The main distinction between them was the intensity of the recording sessions, particularly from the viewpoint of the recording technicians themselves, who were continuously being ordered about as short order cooks, to produce effects that sprung spontaneously from the creative instincts of McCartney and Lennon – primarily McCartney. Producer George Martin was the “fifth Beatle” and the studio (image below), was the sixth.

The musical forms that Lennon and McCartney incorporated into Pepper were notably more diverse as well, hence the term “Art Rock” – which was often subsequently used to describe it.

Few would argue that Pepper was not the womb from which most most psychedelic and progressive music sprung. And though it is not well known, Pink Floyd happened to be recording at EMI’s Studio 3 , at the same time of the Pepper sessions.

As a complete package, from album cover art to how the tracks were knitted together to form a sustained emotional involvement with the listener, it was yet another raising of the bar, and not only that, but yet another demoralizing blow to the collective solar plexus of the Beatles competitors, if they can be said to have really had any.

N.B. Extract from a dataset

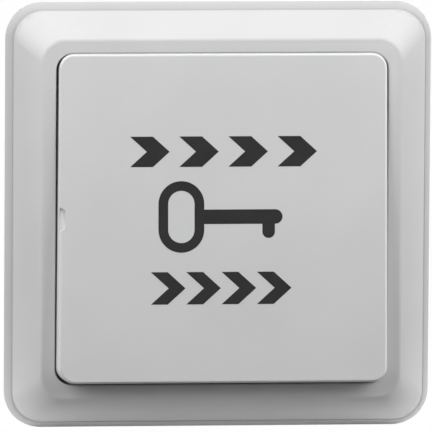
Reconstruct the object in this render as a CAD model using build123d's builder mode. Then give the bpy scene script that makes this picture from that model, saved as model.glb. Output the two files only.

None other than Bob Dylan, was to recall that, “They were doing things nobody else was doing. I knew they were pointing the direction that music had to go. . . . It seemed to me a definite line was being drawn. This was something that never happened before”.

Perhaps the person most affected by this was Brian Wilson, who even though a towering creative force himself, experienced immense stress from his effort to maintain pace with Lennon and McCartney.

Wilson had already produced “Good Vibrations” as an answer to the sounds on the “Revolver” album and then was confronted with Pepper.

Not just Wilson, but most musicians, producers and songwriters during this period – though they would never admit it to be the case – viewed the Beatles as a creative force that was virtually insurmountable, yet at the same time an irresistible provocation to attempt to surpass their achievements.

While the Beatles remained a band, even in their later, fractured condition – it never happened.